When I suggest that perhaps Nicky should do more exhibitions, he calms me down and reminds me that this is not his purpose any more. He reminds me that everything he does is not for him but for others, for a virtuous purpose.
“You can say that whatever you are doing is motivated by a virtuous desire,” he explains, “but you have to maintain a virtuous attitude while you are doing the thing. You have to wake up in the morning and moment by moment say that I am going to devote my day, and all that I do today, to the service of others. You have to cultivate the attitude and maintain it.” So, unless any more monasteries are in need of funding, we won’t be seeing Nicky’s work on exhibition any time soon.
Back at the monastery, Nicky is now, as he says, “responsible for the place” and that includes the momentous task of bridging the gap between East and West. Nicky relates the words of His Holiness, The Dalai Lama, when he made Nicky the abbot:
“The monastery can run itself. You can watch over it and run it but you have to concentrate on bringing the East and West together. You were born in the West and trained in our monastic system and I think it’s important that we bring Western ideas into the monastic system. Speak up when you have something to say”.

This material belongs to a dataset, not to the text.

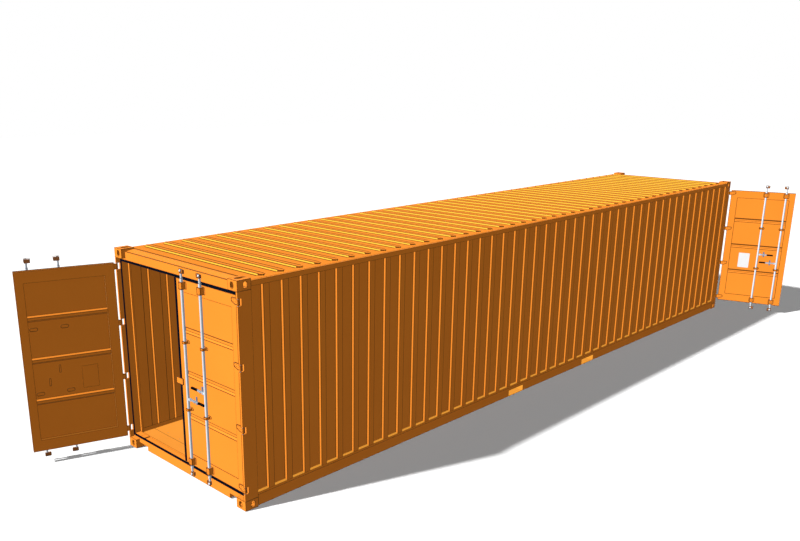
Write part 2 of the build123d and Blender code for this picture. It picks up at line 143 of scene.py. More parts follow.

So after having spent three hours in Nicky’s company – three hours in which it felt like I had ingested a lifetime of knowledge, inspiration and wisdom – it is time I took my leave. As I stand up to go, he offers me one last string of words, glistening with wisdom. They have been wrapped around my mind since I left his home, and I leave you with them now.
“Most people we never see again. There is a reason we have bumped into each other again. All of these things happen for a reason. They are created by us and our past actions.”